Pininfarina also set a high bar for itself by calling the Battista a hyper-GT. GT stands for Grand Touring. A GT car is supposed to have outstanding performance combined with comfort for long drives at high speeds out into the countryside. A GT is generally more laid back than an outright supercar, but it’s a balance that can be hard to achieve. The best example of a true hyper-GT is the Bugatti Chiron, a car powered by copious amounts of premium gasoline. Even the cheapest Bugatti costs about $1 million more than the Battista, but the experience in the Bugatti is vastly nicer.
For that matter, though, even fairly aggressive modern supercars from Lamborghini, Ferrari and McLaren – ones with wings on the back and seats that are mere inches off the road – deliver a more relaxed experience in their cruising-down-the-boulevard modes than the Battista, and at a fraction of the price. In its front-wheel-drve Calma mode, the Battista still felt edgy and rough.

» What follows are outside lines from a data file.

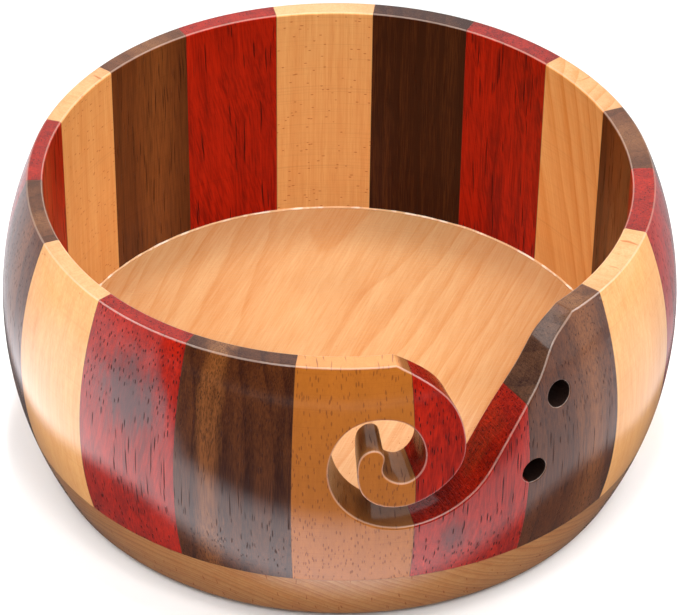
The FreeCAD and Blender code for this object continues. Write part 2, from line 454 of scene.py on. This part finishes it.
def make_beech():
    tree, given, out = new_group(
        "Beech",
        [("Place", "Vector", None), ("Pale", "Color", (1, 1, 1, 1)),
         ("Warm", "Color", (1, 1, 1, 1)), ("Fleck", "Color", (1, 1, 1, 1)),
         ("Flecks", "Float", 0.3), ("Fleck Cell", "Vector", (14.0, 0.9, 3.6)),
         ("Fleck Size", "Float", 0.22), ("Figure", "Float", 0.4),
         ("Pith", "Vector", (90, 60, 0)), ("Ring Width", "Float", 3.5),
         ("Depth", "Float", 0.0)],
        [("Color", "Color"), ("Pore", "Float")],
    )
    place = given["Place"]
    fine = use(tree, "Streaks", Place=place, Width=0.45, Length=16.0, Contrast=0.5)["Value"]
    middle = use(tree, "Streaks", Place=place, Width=1.8, Length=45.0, Contrast=0.5)["Value"]
    broad = use(tree, "Streaks", Place=place, Width=5.5, Length=90.0, Contrast=0.5)["Value"]
    rings = use(
        tree, "Growth rings", Place=place, Pith=given["Pith"], Width=given["Ring Width"],
        Wobble=5.0,
    )
    tone = calc(tree, "MULTIPLY_ADD", fine, 0.34, given["Depth"])
    tone = calc(tree, "MULTIPLY_ADD", middle, 0.22, tone)
    tone = calc(tree, "MULTIPLY_ADD", broad, 0.26, tone)
    ring = calc(tree, "MULTIPLY_ADD", rings["Tone"], 0.25, rings["Late"])
    tone = calc(tree, "MULTIPLY_ADD", ring, given["Figure"], tone, clamp=True)
    wood = tint(tree, tone, given["Pale"], given["Warm"])
    small = use(
        tree, "Pores", Place=place, Cell=(0.38, 0.38, 9.0), Thickness=0.3, Share=0.7
    )["Mask"]
    wood = tint(tree, calc(tree, "MULTIPLY", small, 0.14), wood, given["Fleck"])
    rays = use(
        tree, "Pores", Place=place, Cell=given["Fleck Cell"], Thickness=given["Fleck Size"],
        Share=given["Flecks"], Stray=1.2,
    )["Mask"]
    wood = tint(tree, calc(tree, "MULTIPLY", rays, 0.72), wood, given["Fleck"])
    tree.links.new(wood, out.inputs["Color"])
    small, rays = calc(tree, "MULTIPLY", small, 0.3), calc(tree, "MULTIPLY", rays, 0.5)
    tree.links.new(calc(tree, "MAXIMUM", small, rays), out.inputs["Pore"])


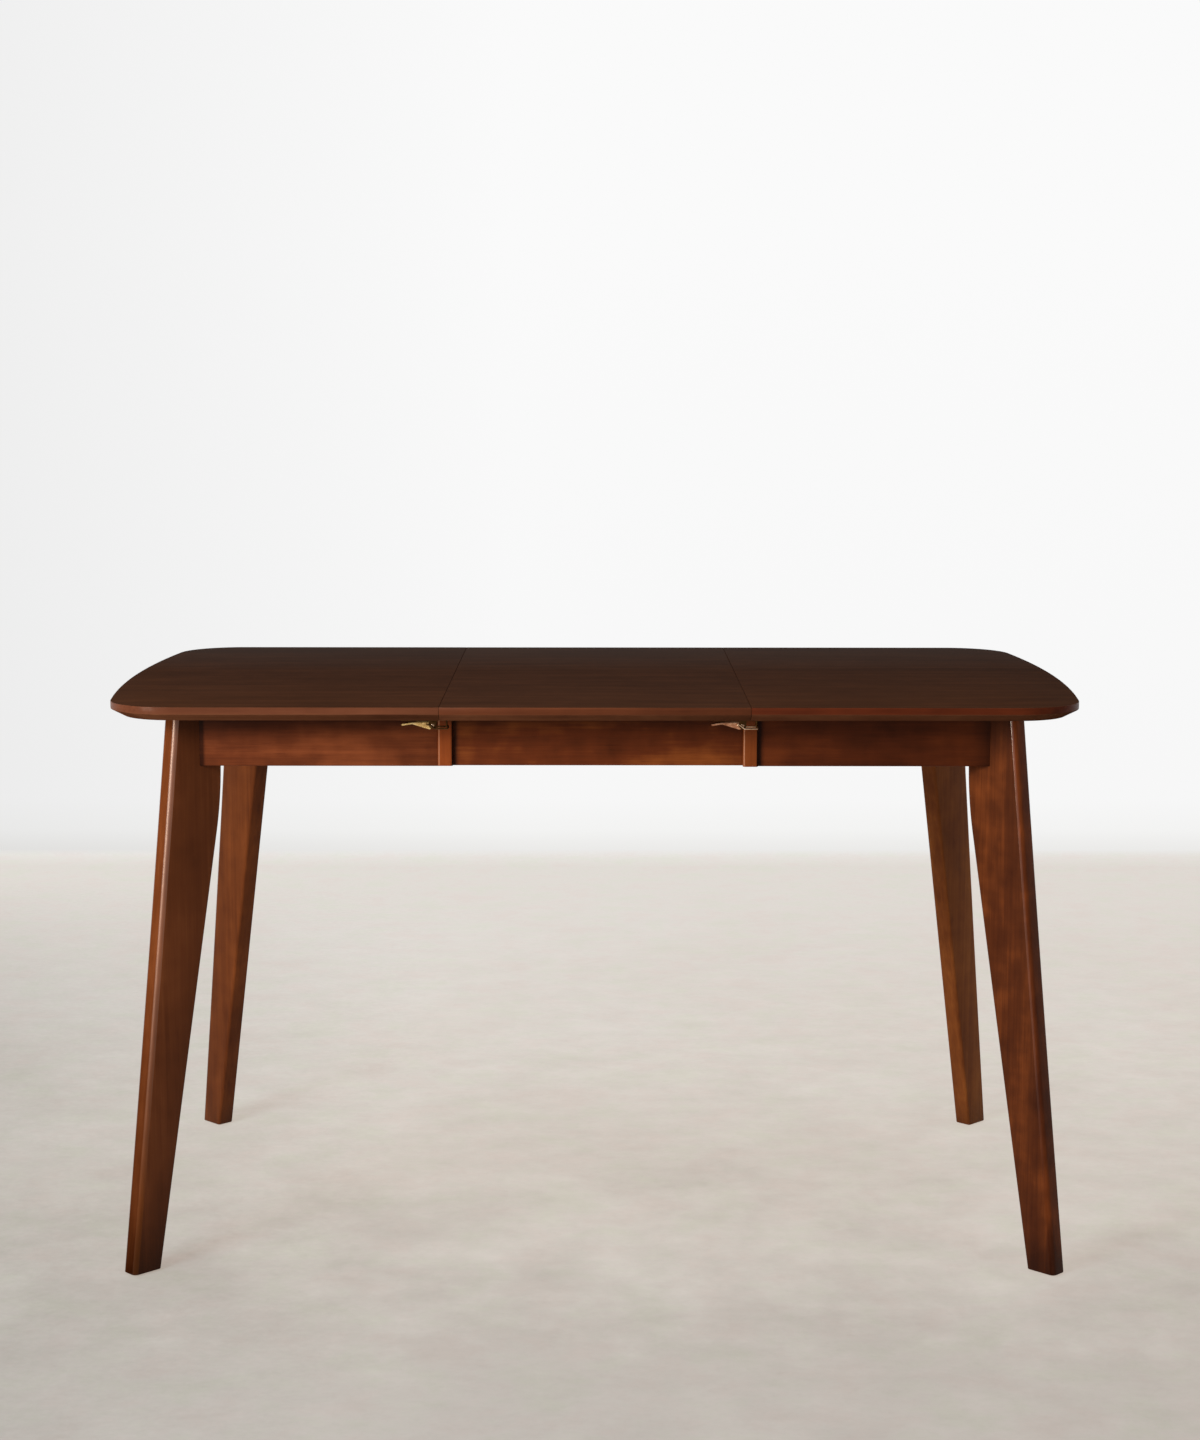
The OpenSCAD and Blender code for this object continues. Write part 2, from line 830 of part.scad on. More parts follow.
// A rail screwed under one half, with a tongue in the slot of the back beam
module rail(side, row) {
    near_y = beam_w / 2 + slide_play;
    color(pale_wood)
        mirror([0, row == FRONT ? 1 : 0, 0])
            difference() {
                union() {
                    translate([side == LEFT ? -rail_out_x : rail_in_x,
                        beam_y - side * (near_y + rail_w / 2) - rail_w / 2, under_z - beam_h])
                        cube([rail_out_x - rail_in_x, rail_w, beam_h]);
                    translate([side == LEFT ? -tongue_out_x : rail_in_x,
                        beam_y - side * near_y, slot_z])
                        rotate([90, 0, 90])
                            linear_extrude(tongue_out_x - rail_in_x)
                                mirror([side == LEFT ? 1 : 0, 0])
                                    translate([slide_play, 0])
                                        union() {
                                            translate([-slide_play - eps, -neck_h / 2])
                                                square([tongue_d + slide_play + 2 * eps, neck_h]);
                                            translate([tongue_d, -head_h / 2])
                                                square([tongue_d, head_h]);
                                        }
                }
                for (x = rail_screw_xs)
                    translate([side * x, beam_y - side * rail_offset, under_z - beam_h])
                        sunk_screw_hole(rail_screw_seat, beam_h);
            }
}

module left_rail_front() { rail(LEFT, FRONT); }
module left_rail_back() { rail(LEFT, BACK); }
module right_rail_front() { rail(RIGHT, FRONT); }
module right_rail_back() { rail(RIGHT, BACK); }

module rail_screws(side) {
    color(steel)
        for (y = rail_ys(side), x = rail_screw_xs)
            translate([side * x, y, under_z - beam_h + rail_screw_seat])
                screw(screw_d / 2, screw_head_r, screw_head_h,
                    beam_h - rail_screw_seat + screw_bite);
}

module left_rail_screws() { rail_screws(LEFT); }
module right_rail_screws() { rail_screws(RIGHT); }

// Puts a catch part, drawn about its seam and the underside of the top, in its place
module at_catch(seam, row) {
    translate([seam, row * catch_y, under_z])
        children();
}

// The brass base of a catch: a plate and two ears that hold the pivot pin
module catch_base() {
    difference() {
        union() {
            translate([-plate_near - plate_l, -plate_w / 2, -plate_t])
                cube([plate_l, plate_w, plate_t]);
            for (s = [-1, 1])
                translate([0, s * (ear_in + ear_out) / 2, 0])
                    across_y(ear_t) {
                        translate([pin_x, pin_z])
                            circle(r = ear_r, $fn = bore_fn);
                        translate([pin_x - ear_r, pin_z])
                            square([2 * ear_r, pivot_drop - plate_t / 2]);
                    }
        }
        translate([pin_x, plate_w / 2, pin_z])
            rotate([90, 0, 0])
                cylinder(r = pin_d / 2 + pin_play / 2, h = plate_w, $fn = bore_fn);
        for (p = base_screws)
            translate([p[0], p[1], -plate_t])
                screw_hole(small_screw_r, small_head_r, small_head_h, plate_t + 1);
    }
}

// The lever: a pressed channel, deep at its heel and drawn out to a thumb tab with a rolled tip
module catch_lever() {
    difference() {
        across_y(lever_w)
            translate([pin_x, pin_z]) {
                circle(r = hub_r, $fn = bore_fn);
                polygon([
                    [-1, hub_r - 0.4], [-lever_l * 0.68, 3], [-lever_l + lip_r, lip_z + lip_r],
                    [-lever_l + lip_r, lip_z - lip_r], [-lever_l * 0.66, 1.2], heel, [0, -hub_r]]);
                translate([-lever_l + lip_r, lip_z])
                    circle(r = lip_r, $fn = bore_fn);
            }
        across_y(lever_w - 2 * cheek_t)
            translate([pin_x, pin_z])
                polygon([
                    [hub_r - lever_skin, 6], [-lever_l * 0.56, 6],
                    [-lever_l * 0.56, heel[1] * 0.2 + lever_skin],
                    [heel[0], heel[1] + lever_skin], [hub_r - lever_skin, -hub_r + lever_skin]]);
        for (hole = [[pin_x, pin_z, pin_d], [bail_x, bail_z, wire_d]])
            translate([hole[0], lever_w, hole[1]])
                rotate([90, 0, 0])
                    cylinder(r = hole[2] / 2 + pin_play, h = 2 * lever_w, $fn = bore_fn);
    }
}

// Rivet that the lever turns on, headed over at both ears
module lever_pin() {
    l = 2 * ear_out;
    translate([pin_x, l / 2, pin_z])
        rotate([90, 0, 0])
            rotate_extrude($fn = bore_fn)
                polygon([
                    [0, -pin_head_h], [pin_head_r * 0.6, -pin_head_h],
                    [pin_head_r, -pin_head_h * 0.4], [pin_head_r, 0], [pin_d / 2, 0],
                    [pin_d / 2, l], [pin_head_r, l], [pin_head_r, l + pin_head_h * 0.4],
                    [pin_head_r * 0.6, l + pin_head_h], [0, l + pin_head_h]]);
}

// A round bend of the bail's wire, a quarter turn that starts along +Y and ends along +X
module wire_bend() {
    translate([bail_bend_r, 0, 0])
        mirror([1, 0, 0])
            rotate_extrude(angle = 90, $fn = 48)
                translate([bail_bend_r, 0])
                    circle(d = wire_d, $fn = 32);
}

// The bail: one loop of wire through the lever, cranked down and round under the keeper
module catch_bail() {
    across = bail_w - 2 * bail_bend_r;
    crank_run = crank_end - crank_start;
    joint_swell = 0.1;
    translate([bail_x, 0, bail_z]) {
        for (p = [[0, 0], [bail_l, -cross_drop]])
            translate([p[0], across / 2, p[1]])
                rotate([90, 0, 0])
                    cylinder(d = wire_d, h = across, $fn = 32);
        for (s = [0, 1])
            mirror([0, s, 0]) {
                translate([0, across / 2, 0])
                    wire_bend();
                translate([bail_l, across / 2, -cross_drop])
                    mirror([1, 0, 0])
                        wire_bend();
                translate([bail_bend_r, bail_w / 2, 0])
                    along_x()
                        cylinder(d = wire_d, h = crank_start - bail_bend_r, $fn = 32);
                translate([crank_start, bail_w / 2, 0])
                    rotate([0, 90 + atan2(cross_drop, crank_run), 0])
                        cylinder(d = wire_d, h = norm([crank_run, cross_drop]), $fn = 32);
                translate([crank_end, bail_w / 2, -cross_drop])
                    along_x()
                        cylinder(d = wire_d, h = bail_l - bail_bend_r - crank_end, $fn = 32);
                for (p = [[crank_start, 0], [crank_end, -cross_drop]])
                    translate([p[0], bail_w / 2, p[1]])
                        sphere(d = wire_d + joint_swell, $fn = 32);
            }
    }
}

// The keeper: a plate with a tab turned down in front of the bail's crosspiece
module catch_keeper() {
    difference() {
        union() {
            translate([keeper_near, -keeper_w / 2, -plate_t])
                cube([keeper_l, keeper_w, plate_t]);
            across_y(tab_w)
                polygon([
                    [cross_x - wire_d / 2 - tab_t, -plate_t / 2],
                    [cross_x - wire_d / 2 - tab_t, tab_low + 0.5],
                    [cross_x - wire_d / 2 - tab_t + 0.5, tab_low],
                    [cross_x + 0.6, tab_low],
                    [cross_x + 0.6, tab_low + 1.1],
                    [cross_x - wire_d / 2, tab_low + 1.3],
                    [cross_x - wire_d / 2, -plate_t / 2]]);
        }
        for (p = keeper_screws)
            translate([p[0], p[1], -plate_t])
                screw_hole(small_screw_r, small_head_r, small_head_h, plate_t + 1);
    }
}

module plate_screws(places) {
    for (p = places)
        translate([p[0], p[1], -plate_t])
            screw(small_screw_r, small_head_r, small_head_h, small_screw_l);
}

module left_catch_bases() {
    color(brass)
        for (row = [FRONT, BACK])
            at_catch(-seam_x, row)
                catch_base();
}

module leaf_catch_bases() {
    color(brass)
        for (row = [FRONT, BACK])
            at_catch(seam_x, row)
                catch_base();
}

module leaf_keepers() {
    color(brass)
        for (row = [FRONT, BACK])
            at_catch(-seam_x, row)
                catch_keeper();
}

module right_keepers() {
    color(brass)
        for (row = [FRONT, BACK])
            at_catch(seam_x, row)
                catch_keeper();
}

module left_lever_pins() {
    color(brass)
        for (row = [FRONT, BACK])
            at_catch(-seam_x, row)
                lever_pin();
}

module leaf_lever_pins() {
    color(brass)
        for (row = [FRONT, BACK])
            at_catch(seam_x, row)
                lever_pin();
}

module left_catch_screws() {
    color(brass)
        for (row = [FRONT, BACK])
            at_catch(-seam_x, row)
                plate_screws(base_screws);
}

module leaf_catch_screws() {
    color(brass)
        for (row = [FRONT, BACK]) {
            at_catch(seam_x, row)
                plate_screws(base_screws);
            at_catch(-seam_x, row)
                plate_screws(keeper_screws);
        }
}

module right_catch_screws() {
    color(brass)
        for (row = [FRONT, BACK])
            at_catch(seam_x, row)
                plate_screws(keeper_screws);
}

module lever_at(seam, row) {
    color(brass)
        at_catch(seam, row)
            catch_lever();
}

module bail_at(seam, row) {
    color(brass)
        at_catch(seam, row)
            catch_bail();
}

module left_lever_front() { lever_at(-seam_x, FRONT); }
module left_lever_back() { lever_at(-seam_x, BACK); }
module leaf_lever_front() { lever_at(seam_x, FRONT); }
module leaf_lever_back() { lever_at(seam_x, BACK); }
module left_bail_front() { bail_at(-seam_x, FRONT); }
module left_bail_back() { bail_at(-seam_x, BACK); }
module leaf_bail_front() { bail_at(seam_x, FRONT); }
module leaf_bail_back() { bail_at(seam_x, BACK); }

leaf_top();
leaf_apron_front();
leaf_apron_back();
leaf_strip_front();
leaf_strip_back();
leaf_glue_blocks();
slide_beam_front();
slide_beam_back();
slide_stop_pegs();
leaf_dowels();
leaf_catch_bases();
leaf_keepers();
leaf_lever_pins();
leaf_catch_screws();
left_top();
left_apron_front();
left_apron_back();
left_end_apron();
left_leg_front();
left_leg_back();
left_block_front();
left_block_back();
left_leg_bolts();
left_leg_nuts();
left_block_screws();
left_rail_front();
left_rail_back();
left_rail_screws();
left_dowels();
left_catch_bases();
left_lever_pins();
left_catch_screws();
left_glides();
right_top();
right_apron_front();
right_apron_back();
right_end_apron();
right_leg_front();
right_leg_back();
right_block_front();
right_block_back();
right_leg_bolts();
right_leg_nuts();
right_block_screws();
right_rail_front();
right_rail_back();
right_rail_screws();
right_strip_front();
right_strip_back();
right_keepers();
right_catch_screws();
right_glides();
left_lever_front();
left_lever_back();
leaf_lever_front();
leaf_lever_back();
left_bail_front();
left_bail_back();
leaf_bail_front();
leaf_bail_back();
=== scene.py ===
"""Extending dining table, seen as in the photograph.

Metres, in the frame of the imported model: +X along the table, -Y the front edge, +Z up.
"""

import json
import math

import bmesh
import bpy
from mathutils import Matrix, Vector

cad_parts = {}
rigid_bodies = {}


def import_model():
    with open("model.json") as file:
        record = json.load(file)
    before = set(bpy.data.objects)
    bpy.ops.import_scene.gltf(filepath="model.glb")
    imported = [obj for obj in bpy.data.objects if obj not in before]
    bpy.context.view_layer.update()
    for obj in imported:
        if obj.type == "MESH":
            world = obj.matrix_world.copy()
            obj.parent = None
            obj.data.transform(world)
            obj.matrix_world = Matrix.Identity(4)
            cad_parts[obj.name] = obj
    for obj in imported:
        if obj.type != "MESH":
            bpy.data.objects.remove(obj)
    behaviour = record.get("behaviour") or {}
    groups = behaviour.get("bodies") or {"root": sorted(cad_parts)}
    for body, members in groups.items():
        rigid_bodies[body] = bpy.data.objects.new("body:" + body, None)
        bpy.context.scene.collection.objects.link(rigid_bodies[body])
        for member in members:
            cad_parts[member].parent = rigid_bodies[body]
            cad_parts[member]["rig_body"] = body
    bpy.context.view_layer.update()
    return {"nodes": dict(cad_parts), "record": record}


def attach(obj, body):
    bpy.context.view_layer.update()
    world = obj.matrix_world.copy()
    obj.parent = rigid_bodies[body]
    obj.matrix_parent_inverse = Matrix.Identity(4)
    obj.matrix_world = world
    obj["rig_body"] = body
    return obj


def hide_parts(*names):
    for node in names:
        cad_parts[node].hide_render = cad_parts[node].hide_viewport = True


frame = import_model()
nodes = frame["nodes"]


X, Y, Z = range(3)

# Sizes of the real pieces, as in the part's source
TOP_Z = 0.755
UNDER_Z = 0.736
EDGE_Z = 0.7455
BEVEL_IN = 0.018
SEAM_X = 0.2
SEAM_GAP = 0.0001
TIP_X = 0.65
SIDE_Y = 0.375
BOW_R = 2.6
CORNER_R = 0.088
LEG_X = 0.5545
LEG_Y = 0.3065
LEG_T = 0.027
LEG_HEAD_W = 0.073
LEG_FOOT_W = 0.043
LEG_SPLAY = 0.078
LEG_SABRE = 0.005
LEG_KNEE_DROP = 0.114
LEG_KNEE_R = 0.5
LEG_OUTER_R = 0.007
LEG_INNER_R = 0.004
GLIDE_H = 0.002
APRON_STEP = 0.016
APRON_T = 0.020
APRON_H = 0.069
LEAF_APRON_H = 0.068
STRIP_W = 0.020
STRIP_T = 0.006
STRIP_LAP = 0.006
STRIP_RELIEF = 0.0003
DOWEL_HOLE_R = 0.0041
DOWEL_HOLE_DEPTH = 0.0155
DOWEL_YS = [k * SIDE_Y for k in (-0.76, -0.3, 0.3, 0.76)]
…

Part of the challenge, Automobili Pininfarina CEO Per Svantesson explained to me later, is all that weight. The Battista’s big battery packs weigh a lot, so keeping the car’s overall heft down to something reasonable meant leaving out things like much of the sound-deadening insulation. Also, controlling that much weight when, even in its most low-key mode, this car can potentially go very fast, meant the rather harsh suspension I complained about was necessary.
In the end, perhaps Lamborghini’s Winkelmann is right. Battery packs can deliver speed and ridiculous amounts of power but not the total experience. Back in the days of Lamborghini’s earliest supercars in the 1960s and ’70s, cars like the Miura, speed and power were all that could be expected. The Miura was exciting, but no pleasure cruise. But things have improved since then, and the driving experience in even the most aggressive cars has gotten vastly better.
Perhaps electric supercars are just having their Miura moment. It’s early yet, but things will doubtlessly improve.